The U.S. Court of Appeals for the Sixth Circuit stated in Harvis v. Roadway Express, 923 F.2d 59, 61 (6th Cir. 1991):

The doctrine of "invited error" refers to the principle that a party may not complain on appeal of errors that he himself invited or provoked the Court or the opposite party to commit. . . . Corbin v. Baltimore & Ohio R.R., 234 F.2d 78, 81 (6th Cir. 1956) "[A] party cannot be permitted to take advantage of error which he has, even in good faith, invited or induced the district court to make."

The Court concludes that the Government's conduct in the instant case is "invited error," and that the Government should not be rewarded for its conduct, that it now contends created a palpable defect in the Court's Order. If there was a defect, it was in the Government's "conduct" prior to the Court's issuance of its Opinion.

The Government's Motion for Reconsideration is necessarily limited to the constraints of L.R. 7.1(h)(3); "demonstrate a palpable defect by which the court and the parties have been misled," and "also show that correcting the defect will result in a different disposition of the case." As to any defect, it was caused by the Government: it introduced Exhibit #2, which was relied upon at the hearing. The Government's change in strategy post Opinion is clearly "invited error" as discussed supra. This is not the Opinion's defect: it is the Government's defect in introducing and relying on Exhibit #2 as depicting the reality on the ground.

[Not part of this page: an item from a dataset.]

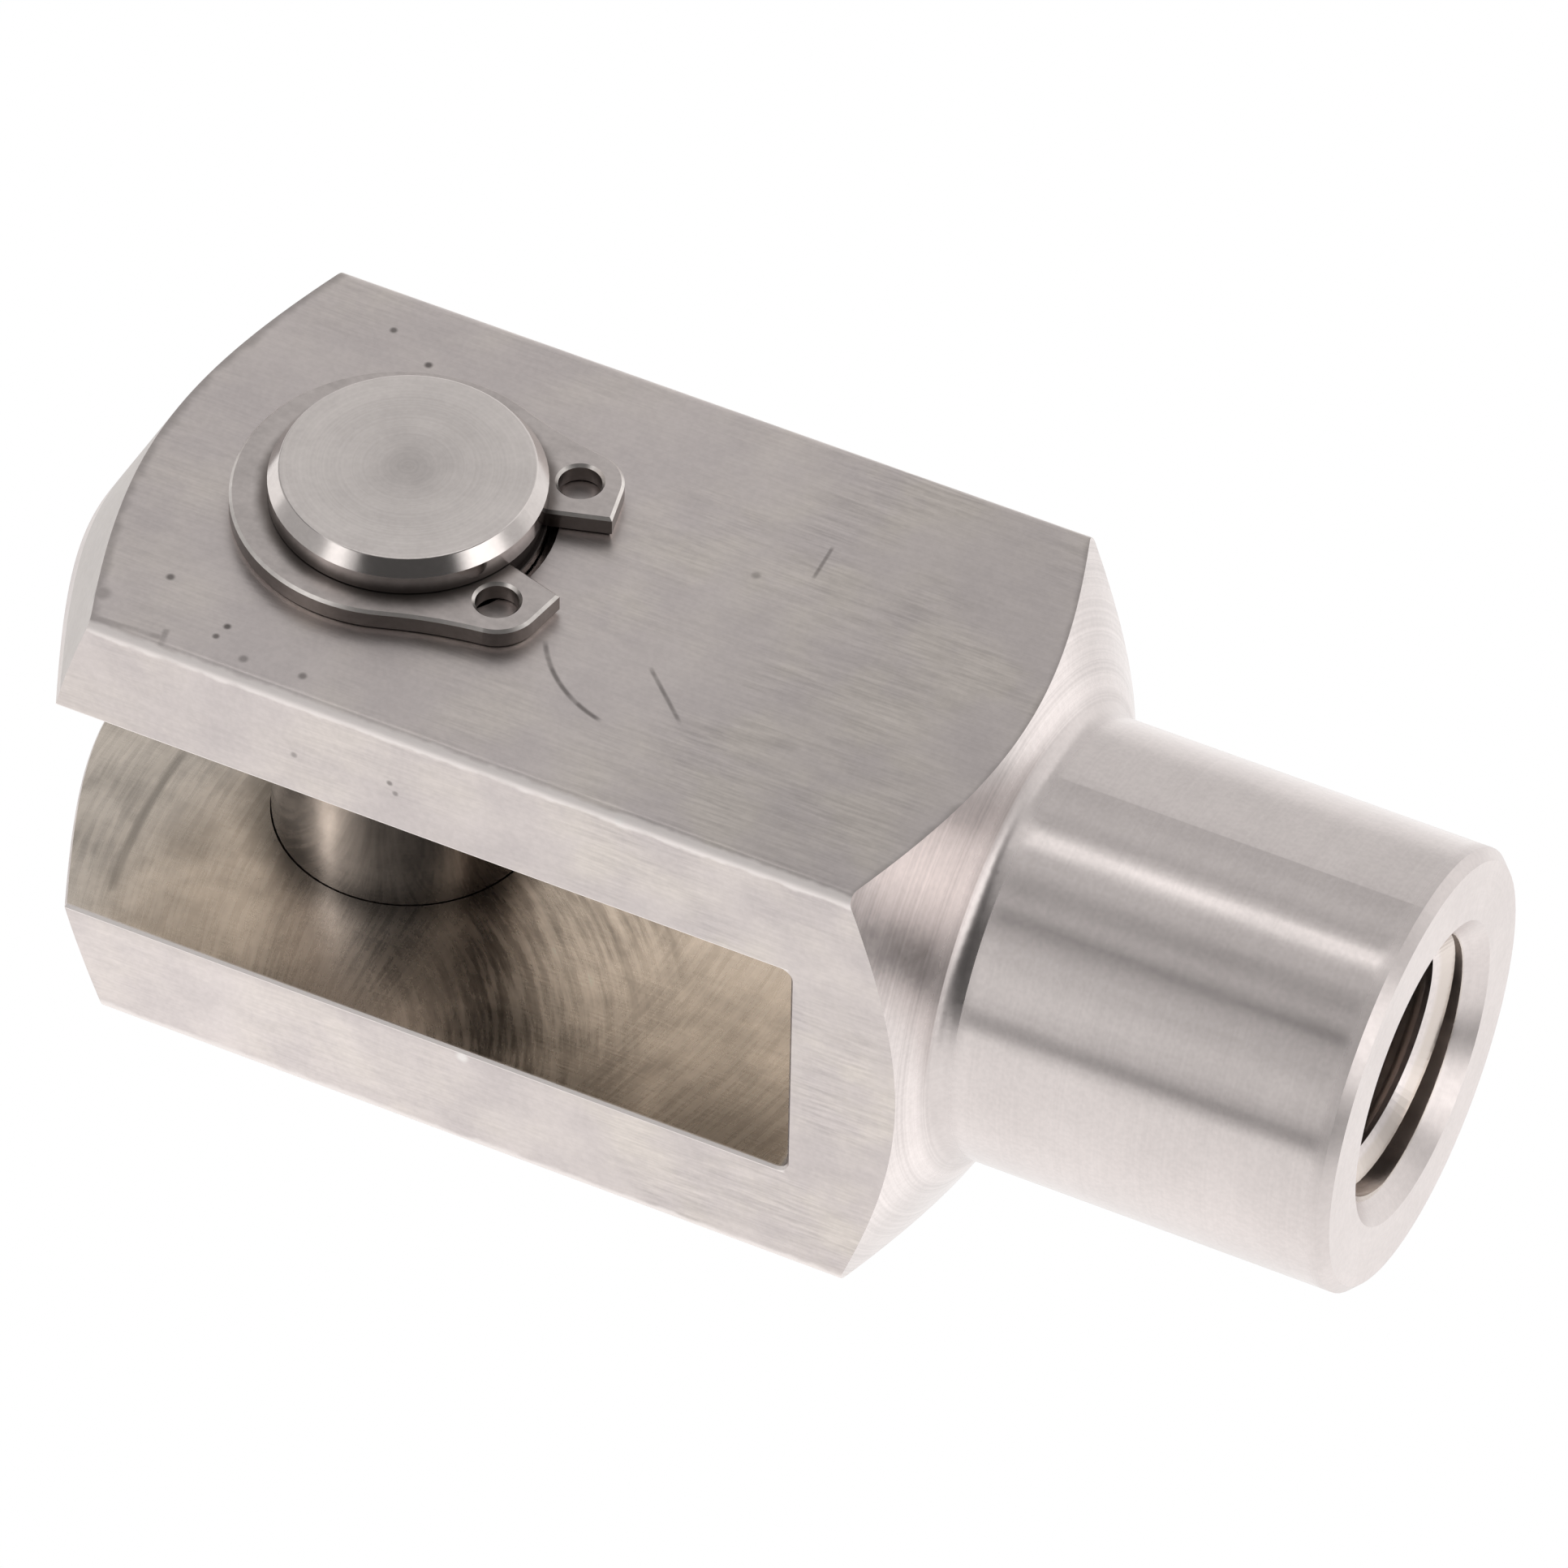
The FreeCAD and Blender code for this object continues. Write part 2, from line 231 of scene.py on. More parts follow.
def makeCloudGroup():
    # uneven tone of handled steel: broad clouds, and a fine speckle
    tree, given, out = newGroup("steelCloud", [
        ("Vector", "NodeSocketVector", (0, 0, 0)),
        ("Scale", "NodeSocketFloat", 300.0),
    ], ["Cloud", "Speckle"])
    feed(tree, out["Cloud"], fade(tree, noise(tree, given["Vector"], given["Scale"], 4.0, 0.6), 0.3, 0.7))
    feed(tree, out["Speckle"], fade(tree, noise(tree, given["Vector"], 4200.0, 1.0, 0.6), 0.3, 0.7))
    return tree


def makePitGroup():
    # small pit or stain round a point
    tree, given, out = newGroup("pitMark", [
        ("Vector", "NodeSocketVector", (0, 0, 0)),
        ("Centre", "NodeSocketVector", (0, 0, 0)),
        ("Radius", "NodeSocketFloat", 0.0002),
        ("Depth", "NodeSocketFloat", 1.0),
    ], ["Mask"])
    reach = vectorCalc(tree, "DISTANCE", given["Vector"], given["Centre"])
    core = calc(tree, "MULTIPLY", given["Radius"], 0.3)
    feed(tree, out["Mask"], fade(tree, reach, core, given["Radius"], given["Depth"], 0.0))
    return tree


def makeScratchGroup():
    # straight scratch between two points, thin at its ends
    tree, given, out = newGroup("scratchMark", [
        ("Vector", "NodeSocketVector", (0, 0, 0)),
        ("Start", "NodeSocketVector", (0, 0, 0)),
        ("End", "NodeSocketVector", (0, 0, 0)),
        ("Width", "NodeSocketFloat", 0.0001),
    ], ["Mask"])
    along = vectorCalc(tree, "SUBTRACT", given["End"], given["Start"])
    away = vectorCalc(tree, "SUBTRACT", given["Vector"], given["Start"])
    squared = vectorCalc(tree, "DOT_PRODUCT", along, along)
    share = calc(tree, "DIVIDE", vectorCalc(tree, "DOT_PRODUCT", away, along), squared, clamp=True)
    foot = addNode(tree, "ShaderNodeVectorMath", operation="SCALE")
    feed(tree, foot.inputs[0], along)
    feed(tree, foot.inputs["Scale"], share)
    reach = vectorCalc(tree, "DISTANCE", away, foot.outputs["Vector"])
    body = fade(tree, calc(tree, "DIVIDE", reach, given["Width"]), 0.2, 1.0, 1.0, 0.0)
    ends = calc(tree, "MULTIPLY", calc(tree, "SUBTRACT", 1.0, share), share)
    feed(tree, out["Mask"], calc(tree, "MULTIPLY", body, fade(tree, ends, 0.0, 0.12)))
    return tree


def makeArcGroup():
    # scratch along an arc in a plane of constant height, round a centre, within a half angle of a direction
    tree, given, out = newGroup("arcMark", [
        ("Vector", "NodeSocketVector", (0, 0, 0)),
        ("Centre", "NodeSocketVector", (0, 0, 0)),
        ("Radius", "NodeSocketFloat", 0.005),
        ("Width", "NodeSocketFloat", 0.0001),
        ("Towards", "NodeSocketVector", (1, 0, 0)),
        ("Half Angle Cosine", "NodeSocketFloat", 0.7),
    ], ["Mask"])
    offset = vectorCalc(tree, "SUBTRACT", given["Vector"], given["Centre"])
    away = vectorCalc(tree, "MULTIPLY", offset, (1, 1, 0))
    miss = calc(tree, "ABSOLUTE", calc(tree, "SUBTRACT", vectorCalc(tree, "LENGTH", away), given["Radius"]))
    body = fade(tree, calc(tree, "DIVIDE", miss, given["Width"]), 0.2, 1.0, 1.0, 0.0)
    facing = vectorCalc(tree, "DOT_PRODUCT", vectorCalc(tree, "NORMALIZE", away), given["Towards"])
    full = blendValue(tree, 0.35, given["Half Angle Cosine"], 1.0)
    level = fadeMm(tree, calc(tree, "ABSOLUTE", split(tree, offset)[2]), 0.4, 0.6, 1.0, 0.0)
    ends = fade(tree, facing, given["Half Angle Cosine"], full)
    feed(tree, out["Mask"], product(tree, body, ends, level))
    return tree


grainGroup = makeGrainGroup()
turningGroup = makeTurningGroup()
cloudGroup = makeCloudGroup()
pitGroup = makePitGroup()
scratchGroup = makeScratchGroup()
arcGroup = makeArcGroup()
print("shared effects made")


def newMaterial(name):
    material = bpy.data.materials.new(name)
    material.use_nodes = True
    tree = material.node_tree
    shader = tree.nodes["Principled BSDF"]
    shader.inputs["Metallic"].default_value = 1.0
    return material, tree, shader


def bump(tree, height, strength, distance):
    node = addNode(tree, "ShaderNodeBump")
    for name, value in (("Height", height), ("Strength", strength), ("Distance", distance)):
        feed(tree, node.inputs[name], value)
    return node.outputs["Normal"]


def inMetres(point):
    return tuple(value * mm for value in point)


def pitMask(tree, place, pits):
    # each pit is x, y, z, radius and depth, the depth a share of the full effect
    masks = []
    for x, y, z, radius, depth in pits:
        spot = useGroup(tree, pitGroup, Vector=place, Centre=inMetres((x, y, z)), Radius=radius * mm,
                        Depth=depth)
        masks.append(spot["Mask"])
    return largest(tree, *masks)


def scratchMask(tree, place, scratches):
    masks = []
    for start, end, width, depth in scratches:
        line = useGroup(tree, scratchGroup, Vector=place, Start=inMetres(start), End=inMetres(end),
                        Width=width * mm)
        masks.append(calc(tree, "MULTIPLY", line["Mask"], depth))
    return largest(tree, *masks)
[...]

As to the Government's new proposed photo exhibits, even if they were presented to the Court as proposed evidence, they would not result in a different disposition of the case:

1. They do not have significant indicia of reliability since they depict the boulevard on East Outer Drive 11 months after the incident. 2. They undermine Exhibit #2 which evidences a significant number of trees in the median. 3. The Court's Opinion and Order is not based solely upon the issue of the trees in the boulevard.

In addition to crediting the testimony of the officers that there were, indeed, trees in the median, and relying on Government Exhibit #2, the Court's ruling also credited the testimony of the two individuals in the van that "it did not change lanes during the period when the police observed it," undermining the Government's claim that lane changing without signaling provided probable cause for the stop. Opinion and Order, P.16. Thus, the Government's effort to "correct" the photo defect and the tree issue, would not result in a different disposition of the case.

The Court's determination of which testimony had factual credibility at the hearing is not a "defect," or erroneous.

Accordingly, the Court denies the Government's Motion for Reconsideration.

SO ORDERED.

EXHIBIT 2

FootNotes


* The only Amendment is the Attachment of Exhibit 2.
1. The Court amends the original opinion on page 15, by deleting the last complete sentence: "The Court finds inherently incredible the testimony of one officer that there were no trees in the grassy median," and substituting this sentence: "The Court finds that the third officer, riding in the rear seat may have had an inaccurate perception of the situation due to moving traffic in opposite directions of the boulevard."
2. For example, testimony of Officer Kijuan Anderson: Q. [T]he prosecutor has previously shown you a photograph of that area. . . A. Yes Q. And that photograph is actually depicted on the screen right now, correct? A. Yes . . . . Q. You would agree with me that there are trees lining the median? A. Yes

Evid. Hrg. Transcript, Officer Anderson, p.55.